These women do not clown around.
With colorful coifs, revealing attire and, in one instance, a whole heap of crazy, four female circus performers are mistaken for contract killers and then decide on a change of career paths in Clown Fatale, debuting Wednesday from Dark Horse Comics.
Writer Victor Gischler’s four-issue miniseries is a violent, sexy parody of grindhouse exploitative cinema and paean to B-movie action-crime flicks that’s soaked in homage and humor — and buckets of blood.
“When you’re watching a Tarantino movie, in a way you’re watching a movie that’s about other movies. I wanted to take that vibe and let it all evolve,” says Gischler, who’s working with the art team of Maurizio Rosenzweig and Moreno Dinisio.
“The audience of this book might be me, I don’t know. That could be it. But I’m pretty pleased about it.”
Clown Fatale revolves around a main cast of four rodeo clowns. The leader Chloe is a Broadway wannabe who hit the skids and ended up one social rung down from the guy cleaning up elephant dung. Candy is a former hooker, Tina fell in with the circus after escaping an abusive lover, and Aya is an Asian nutjob who strings nooses on teddy bears yet has certain talents applicable to the quartet’s newest gig.
A pompadoured rockabilly sort named Wayne watches them dispatch a group of pesky kids after a performance and figures they’re the hit squad he’s supposed to contact. They think he’s just a run-of-the-mill pervert until he mentions the $50,000 he’s willing to put up if they kill a local drug dealer.
Their life quickly gets messy as they embark on a new moneymaking scheme, which is bound to irk the actual hitmen wanting to get paid for their services.
One of Gischler’s inspirations from the start for Clown Fatale was an old trailer for the 1965 Russ Meyer cult classic Faster, Pussycat! Kill! Kill! the writer watched on YouTube.

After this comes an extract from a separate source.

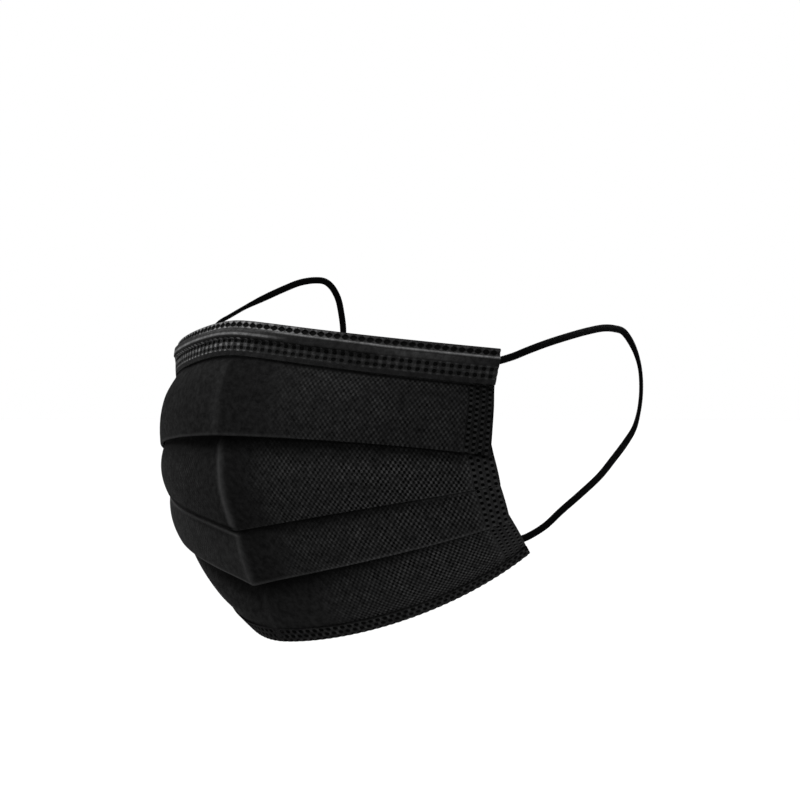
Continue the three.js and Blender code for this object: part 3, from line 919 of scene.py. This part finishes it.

“I just remember thinking, ‘What a ridiculous, exploitative, over-the-top thing,'” Gischler says. “Russ Meyer knew what he was doing — it wasn’t like he was trying to make From Here to Eternity and messed up. He embraced what he was doing, and it seemed so fun to me.”
And comics seemed like the best medium to create such a project for the novelist because, as Gischler puts it, “you can just do anything.”
Gischler remembers a conversation years ago he had about how rodeo clowns are pretty much rock bottom, even past regular clowns: “Somehow there’s this unspoken hierarchy of who is the scum of the earth, but then really who’s even below them?”
This worked into an idea he had about identity and if you’re this person who puts on makeup and becomes a clown, what if they can’t take off the makeup? If they’re stuck with who they are, can they ever decide to be someone else.
It worked thematically and visually for a series, according to Gischler, and the clown motif provided a nice tension.
“You don’t usually think of clowns as attractive,” he says. “You think of them maybe as creepy, so you have these very beautiful women but they’re also clowns so, well, am I attracted or creeped out or a little of both? I wanted that conflict and struggle.”
While Clown Fatale is mostly centered on Chloe, Aya became one of Gischler’s favorites and “provides this out-of-left-field weirdness that I really like,” says the writer, who also pens Dark Horse’s Kiss Me, Satan and Dynamite’s Noir (debuting Wednesday).
There is the ongoing question of who Aya is and where did she come from, “but she has wants and desires and wishes, too. They’re just expressed a little more strangely.”
All four characters act as influences for themselves, Gischler adds. “They sort of tell me how to write them.”
In an upcoming issue, they get a taste of money and have a “very unfortunately real reaction” to it — a scene that harks to Gischler grad-school days when he and his fellow English students would get some cash, “and there were 100 responsible things we could do with that. It’s like, ‘Let’s go get some drinks and some pizza.’ ”
There is a similar wild freedom he enjoys with Clown Fatale, and Gischler, who watches a lot of golf on TV, likens it to a caddy handing a club to a player and telling him, “Don’t leave any of that club in the bag.”
“When I start a project, I don’t want to have to hold back or save anything,” he says.
In the case of Clown Fatale, that means none of his protagonists are guaranteed to live to the next issue.
“I really don’t want people to feel safe with these characters. I want them to get emotionally invested and then get worried,” Gischler says.
“These characters are here to get the most out of them in the best way I think I can with no tomorrow. That puts all those characters out on the ledge, and some of them will get back and maybe some of them won’t.”